Elaborating on his MSO’s appeal to the FCC to begin experimenting in new and proposed millimeter wave bands, Charter Communications Chairman and CEO Tom Rutledge said the company wants to try out those products in “several markets so that we can learn how to use them to our advantage competitively."
“I think 5G-type technologies or millimeter wave technologies or small cell, high-frequency, high-capacity, low-latency wireless networks are products that we will develop,” Rutledge said Thursday during Charter third-quarter earnings call with investment analysts. “They may or may not be connected to an MVNO relationship or a mobility relationship. I think that there are opportunities to create wireless drops in certain cases, so direct wireless connections that mimic a physical connection, to connect malls and other things in the enterprise space and buildings that are not contiguous or have big parking lots or, in some cases, low density areas, it might make some sense.”
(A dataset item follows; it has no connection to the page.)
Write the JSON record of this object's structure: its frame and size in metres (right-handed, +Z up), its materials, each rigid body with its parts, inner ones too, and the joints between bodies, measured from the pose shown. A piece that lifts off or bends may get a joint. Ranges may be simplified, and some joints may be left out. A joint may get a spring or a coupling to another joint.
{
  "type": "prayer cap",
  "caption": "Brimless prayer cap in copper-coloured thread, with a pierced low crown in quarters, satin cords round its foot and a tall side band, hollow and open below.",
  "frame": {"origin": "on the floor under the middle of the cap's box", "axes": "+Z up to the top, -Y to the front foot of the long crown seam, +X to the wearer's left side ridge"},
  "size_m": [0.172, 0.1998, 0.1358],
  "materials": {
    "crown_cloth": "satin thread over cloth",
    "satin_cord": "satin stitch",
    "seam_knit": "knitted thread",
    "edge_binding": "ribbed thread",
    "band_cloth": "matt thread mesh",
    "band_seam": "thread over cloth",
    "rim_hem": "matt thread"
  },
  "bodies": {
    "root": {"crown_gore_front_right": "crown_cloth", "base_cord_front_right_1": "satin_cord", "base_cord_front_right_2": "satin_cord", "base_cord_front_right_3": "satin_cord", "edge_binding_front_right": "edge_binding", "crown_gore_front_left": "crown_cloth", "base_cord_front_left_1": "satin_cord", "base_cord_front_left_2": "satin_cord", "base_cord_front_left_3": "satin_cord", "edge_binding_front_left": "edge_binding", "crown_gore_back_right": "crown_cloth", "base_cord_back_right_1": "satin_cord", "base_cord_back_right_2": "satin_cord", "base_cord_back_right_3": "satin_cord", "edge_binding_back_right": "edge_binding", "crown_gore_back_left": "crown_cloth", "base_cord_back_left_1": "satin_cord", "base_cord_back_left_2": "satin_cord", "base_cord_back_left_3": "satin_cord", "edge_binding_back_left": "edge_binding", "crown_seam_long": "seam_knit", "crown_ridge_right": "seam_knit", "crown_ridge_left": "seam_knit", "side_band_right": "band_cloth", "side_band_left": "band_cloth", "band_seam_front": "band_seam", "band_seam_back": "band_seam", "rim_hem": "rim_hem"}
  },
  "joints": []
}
In addition to submitting an application to begin experimenting with millimeter wave bands, Charter urged the FCC to authorize unlicensed use in the 70/80 GHz bands. High-band spectrum can “help close the broadband gap” in rural areas, Charter said, enabling users in underserved communities to access wireless broadband.
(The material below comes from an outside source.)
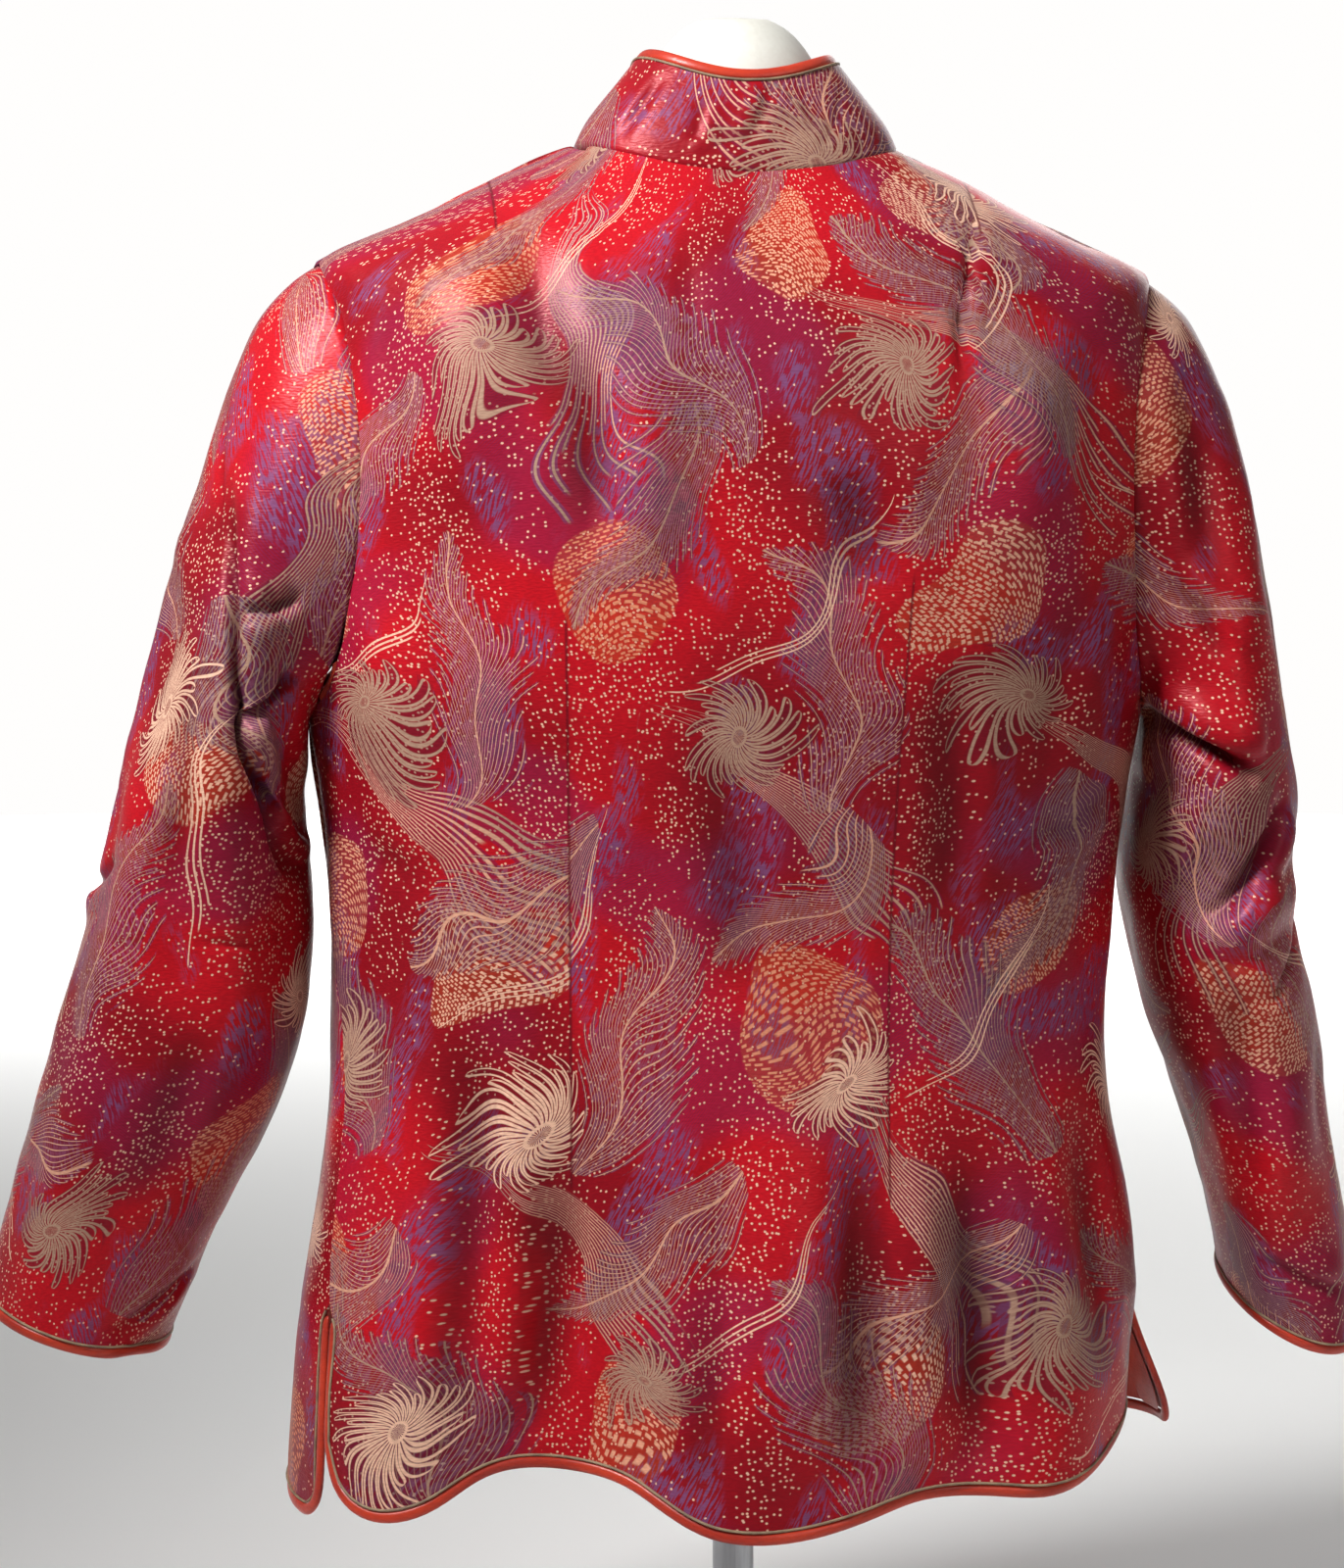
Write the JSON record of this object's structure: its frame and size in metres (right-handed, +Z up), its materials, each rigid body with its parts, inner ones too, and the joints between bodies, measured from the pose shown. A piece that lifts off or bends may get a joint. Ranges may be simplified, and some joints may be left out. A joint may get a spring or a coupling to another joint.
{
  "type": "stand-collar jacket on a dress form",
  "caption": "Crimson patterned-satin jacket with a stand collar, set-in sleeves, bound edges, side vents and cord fastenings, worn by a limbless dress form on a round steel stand.",
  "frame": {"origin": "centre of the underside of the stand's round base, where it rests on the floor", "axes": "+Z up, -Y out of the jacket's front, +X to the wearer's left"},
  "size_m": [0.6893, 0.28, 0.8622],
  "materials": {
    "brocade": "crimson satin with a woven pattern",
    "satin": "plain orange-red satin",
    "cord": "rolled satin cord",
    "form": "smooth ivory",
    "steel": "brushed"
  },
  "bodies": {
    "root": {"back": "brocade", "binding_back": "satin", "binding_collar": "satin", "binding_cuff_left": "satin", "binding_cuff_right": "satin", "binding_front_left": "satin", "binding_front_right": "satin", "collar": "brocade", "dress_form": "form", "facing_vent_back_left": "satin", "facing_vent_back_right": "satin", "facing_vent_front_left": "satin", "facing_vent_front_right": "satin", "frog_1_knot": "cord", "frog_1_left": "cord", "frog_1_right": "cord", "frog_2_knot": "cord", "frog_2_left": "cord", "frog_2_right": "cord", "frog_3_knot": "cord", "frog_3_left": "cord", "frog_3_right": "cord", "frog_4_knot": "cord", "frog_4_left": "cord", "frog_4_right": "cord", "frog_5_knot": "cord", "frog_5_left": "cord", "frog_5_right": "cord", "front_left": "brocade", "front_right": "brocade", "sleeve_left": "brocade", "sleeve_right": "brocade", "stand_base": "steel", "stand_pole": "steel"}
  },
  "joints": []
}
Rutledge said the millimeter wave efforts may or may not relate to mobility products Charter is potentially seeking to develop through its MVNO relationship with Verizon. He also described the timeline for the actual deployment of Charter wireless products as being longer term.
“As we go down the path of an MVNO, it doesn't mean that we launch in an immediate fashion,” Rutledge said. “It’s a substantial business and requires significant planning, and I would think that it would be well toward the end of the year, if not the following year, before the business is actually substantial, meaning end of 2017, following into 2018.”
"Wireless efforts will be slower to ramp than at Comcast given the blocking and tackling required to activate the Verizon MVNO,” said UBS analyst John Hodulik. “As a result, wireless is unlikely to be widely available until 2018.”
While Charter experiments and makes vague outlines for emerging wireless products, investors are nervous about the required investment. This was evidenced by the volatility of Charter’s stock price after Thursday’s solid earnings report, Barclays analyst Kannan Venkateshwar said.
“Charter stock was weak despite numbers which were relatively in line with expectations,” he noted in a memo to investors. “In our opinion, the weakness was likely on account of confusion around certain forward-looking comments made by the management. The company's comments on having ‘substantial’ wireless presence by 2017 obviously raise questions on potential spending on such plans.”